• [AIM OF THE TASK] Both the line containing "for side, (x0, x1)" and the line containing "zip(*points))), Vector(map(max, zip(*points)))" belong in the answer, along with every line between them; print exactly those.

• [RAW DATA]
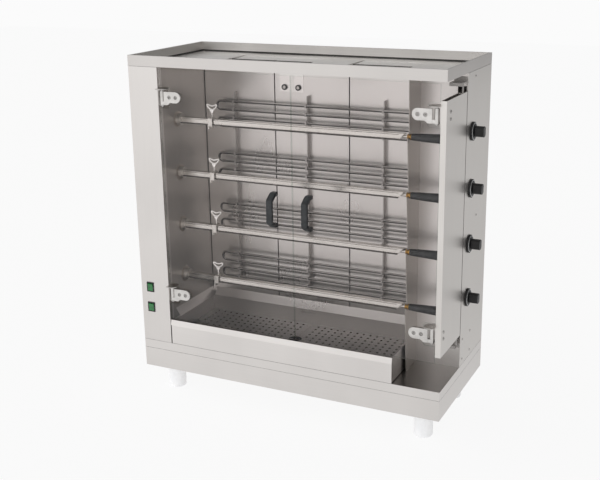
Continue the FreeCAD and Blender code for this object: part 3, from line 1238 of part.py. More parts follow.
# ---------------------------------------------------------------- small fittings
def cable_gland():
    """Mains inlet at the back: hexagonal body and clamping dome with an open bore."""
    z = Z_DECK + GLAND_ABOVE_DECK
    y0 = DEPTH
    hexagon = [(GLAND_X + GLAND_NUT * math.cos(math.radians(60 * k)),
                z + GLAND_NUT * math.sin(math.radians(60 * k))) for k in range(6)]
    nut = prism_y(hexagon, y0, y0 + GLAND_FLANGE)
    dome = Part.makeCone(GLAND_DOME_RADIUS, GLAND_MOUTH_RADIUS, GLAND_PROUD - GLAND_FLANGE,
                         Vector(GLAND_X, y0 + GLAND_FLANGE, z), Y_AXIS)
    thread = rod_y(GLAND_X, y0 - SHEET, y0, z, GLAND_BORE + SHEET)
    locknut = prism_y(hexagon, y0 - SHEET - GLAND_FLANGE, y0 - SHEET)
    bore = rod_y(GLAND_X, y0 - SHEET - GLAND_FLANGE, y0 + GLAND_PROUD, z, GLAND_BORE)
    return cut(fuse(nut, dome, thread, locknut), bore)


def terminal_block():
    """Block on the deck where the mains cores are clamped, with one screw well per pole."""
    x0 = REST_X + BLOCK_INSET_X
    y1 = DEPTH - BLOCK_INSET_Y
    top = Z_DECK + BLOCK_HEIGHT
    base = box(x0, x0 + BLOCK_LENGTH, y1 - BLOCK_DEPTH, y1, Z_DECK, top)
    first = x0 + (BLOCK_LENGTH - (BLOCK_POLES - 1) * BLOCK_POLE_PITCH) / 2.0
    wells = [rod_z(first + k * BLOCK_POLE_PITCH, y1 - BLOCK_DEPTH / 2.0, top - BLOCK_SCREW_DEPTH,
                   top, BLOCK_SCREW_RADIUS) for k in range(BLOCK_POLES)]
    return cut(base, *wells)


def screw_head(point, direction, radius=SCREW_HEAD_RADIUS, height=SCREW_HEAD):
    """Low domed head standing on a face at point."""
    sphere_radius = (radius ** 2 + height ** 2) / (2.0 * height)
    centre = point + direction * (height - sphere_radius)
    block = Part.makeCylinder(radius, height, point, direction)
    return Part.makeSphere(sphere_radius, centre, direction).common(block)


def casing_screws():
    shapes = []
    for y in RIVET_YS:
        for height in RIVET_HEIGHTS:
            shapes.append(screw_head(Vector(WIDTH, y, Z_DECK + height), X_AXIS))
    for y, height in SIDE_SCREWS:
        shapes.append(screw_head(Vector(WIDTH, y, Z_DECK + height), X_AXIS))
    low = Z_DECK + SEAM_GAP + REAR_SCREW_INSET
    high = Z_TOP_PLATE - SEAM_GAP - REAR_SCREW_INSET
    for i in range(REAR_SCREW_COLUMNS):
        x = REAR_SCREW_INSET + i * (WIDTH - 2.0 * REAR_SCREW_INSET) / (REAR_SCREW_COLUMNS - 1)
        for j in range(REAR_SCREW_ROWS):
            if 0 < i < REAR_SCREW_COLUMNS - 1 and 0 < j < REAR_SCREW_ROWS - 1:
                continue
            z = low + j * (high - low) / (REAR_SCREW_ROWS - 1)
            shapes.append(screw_head(Vector(x, DEPTH, z), Y_AXIS))
    for x in (PLATE_SCREW_INSET, WIDTH / 2.0, WIDTH - PLATE_SCREW_INSET):
        for y in (PLATE_SCREW_INSET, DEPTH - PLATE_SCREW_INSET):
            shapes.append(screw_head(Vector(x, y, Z_TOP_PLATE + SHEET), Z_AXIS))
    return shapes


def build():
    os.makedirs("parts", exist_ok=True)
    save("base_apron", base_apron())
    save("base_deck", base_deck())
    save("feet", *feet())
    save("left_column_cover", left_column_cover())
    save("left_inner_wall", left_inner_wall())
    save("reflector_panels", *reflector_panels())
    save("rear_cover", rear_cover())
    save("right_side_panel", right_side_panel())
    save("bay_back_wall", bay_back_wall())
    save("spit_rest_wall", spit_rest_wall())
    save("top_plate", top_plate())
    save("top_rim", top_rim())
    save("door_catch", *door_catch())
    save("heating_elements", *[element(z) for z in SPIT_ZS])
    save("element_rails", *element_rails())
    save("spit_bearings", *spit_bearings())
    save("gearmotor", gearmotor())
    save("motor_sprocket", motor_sprocket())
    save("drive_chain", drive_chain())
    for number, z in enumerate(SPIT_ZS, 1):
        save("drive_shaft_%d" % number, drive_shaft(z))
        save("spit_%d" % number, *spit(z))
        save("fork_%d" % number, fork(z))
        save("wing_screw_%d" % number, wing_screw(z))
        save("knob_%d" % number, knob(z))
    save("energy_regulators", *energy_regulators())
    left_edge = LEFT_COLUMN_WIDTH + DOOR_SIDE_GAP
    right_edge = GATE_INNER_X - DOOR_SIDE_GAP / 2.0
    half_gap = MEETING_GAP / 2.0
    save("left_door_glass", door_glass(left_edge, MEETING_X - half_gap, PIN_X_LEFT, 1))
    save("right_door_glass", door_glass(MEETING_X + half_gap, right_edge, PIN_X_RIGHT, -1))
    save("left_door_handle", *door_handle(MEETING_X - GRIP_OFFSET))
    save("right_door_handle", *door_handle(MEETING_X + GRIP_OFFSET))
    save("left_door_leaves", *door_leaves(1))
    save("right_door_leaves", *door_leaves(-1))
    save("left_hinge_brackets", *left_hinge_brackets())
    save("gate_hinge_brackets", *gate_hinge_brackets())
    save("side_gate", side_gate())
    save("gate_pivots", *gate_pivots())
    save("drip_drawer", drip_drawer())
    for side, (x0, x1) in zip(("left", "right"), insert_spans()):
        save("drip_insert_" + side, drip_insert(x0, x1))
    save("drawer_runners", *drawer_runners())
    save("rocker_housings", *rocker_housings())
    for number, z in enumerate(ROCKER_ZS, 1):
        save("rocker_%d" % number, rocker(z))
    save("cable_gland", cable_gland())
    save("terminal_block", terminal_block())
    save("casing_screws", *casing_screws())


build()
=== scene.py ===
"""Looks of an electric skewer grill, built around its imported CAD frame."""
import json
import logging
import math
from collections.abc import Sequence
from dataclasses import dataclass, field
from enum import Enum

import bmesh
import bpy
from mathutils import Matrix, Vector


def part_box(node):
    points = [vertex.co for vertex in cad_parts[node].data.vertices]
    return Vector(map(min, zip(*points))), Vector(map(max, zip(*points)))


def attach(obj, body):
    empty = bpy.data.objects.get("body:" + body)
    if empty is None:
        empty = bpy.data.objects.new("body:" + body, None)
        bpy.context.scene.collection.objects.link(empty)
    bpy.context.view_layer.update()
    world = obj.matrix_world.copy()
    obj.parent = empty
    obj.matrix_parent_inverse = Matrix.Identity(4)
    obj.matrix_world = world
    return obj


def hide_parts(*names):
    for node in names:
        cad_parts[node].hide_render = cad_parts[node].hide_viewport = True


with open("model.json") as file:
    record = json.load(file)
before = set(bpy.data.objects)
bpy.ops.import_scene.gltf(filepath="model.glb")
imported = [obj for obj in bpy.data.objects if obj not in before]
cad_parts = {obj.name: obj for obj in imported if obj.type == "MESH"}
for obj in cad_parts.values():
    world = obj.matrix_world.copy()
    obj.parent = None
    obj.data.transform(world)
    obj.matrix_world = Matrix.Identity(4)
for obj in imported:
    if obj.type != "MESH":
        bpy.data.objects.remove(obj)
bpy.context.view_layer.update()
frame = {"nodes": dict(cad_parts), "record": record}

log = logging.getLogger("grill")
MM = 0.001
Triple = tuple[float, float, float]
Box = tuple[float, float, float, float, float, float]
Profile = Sequence[tuple[float, float]]     # distance along an axis and radius, in millimetres
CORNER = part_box("base_apron")[0]
ORIGIN_MM = (round(-CORNER[0] / MM, 3), round(-CORNER[1] / MM, 3), 0.0)     # in shop coordinates
JOINTS = {joint["name"]: joint for joint in frame["record"]["behaviour"]["joints"]}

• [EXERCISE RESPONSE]
    for side, (x0, x1) in zip(("left", "right"), insert_spans()):
        save("drip_insert_" + side, drip_insert(x0, x1))
    save("drawer_runners", *drawer_runners())
    save("rocker_housings", *rocker_housings())
    for number, z in enumerate(ROCKER_ZS, 1):
        save("rocker_%d" % number, rocker(z))
    save("cable_gland", cable_gland())
    save("terminal_block", terminal_block())
    save("casing_screws", *casing_screws())


build()
=== scene.py ===
"""Looks of an electric skewer grill, built around its imported CAD frame."""
import json
import logging
import math
from collections.abc import Sequence
from dataclasses import dataclass, field
from enum import Enum

import bmesh
import bpy
from mathutils import Matrix, Vector


def part_box(node):
    points = [vertex.co for vertex in cad_parts[node].data.vertices]
    return Vector(map(min, zip(*points))), Vector(map(max, zip(*points)))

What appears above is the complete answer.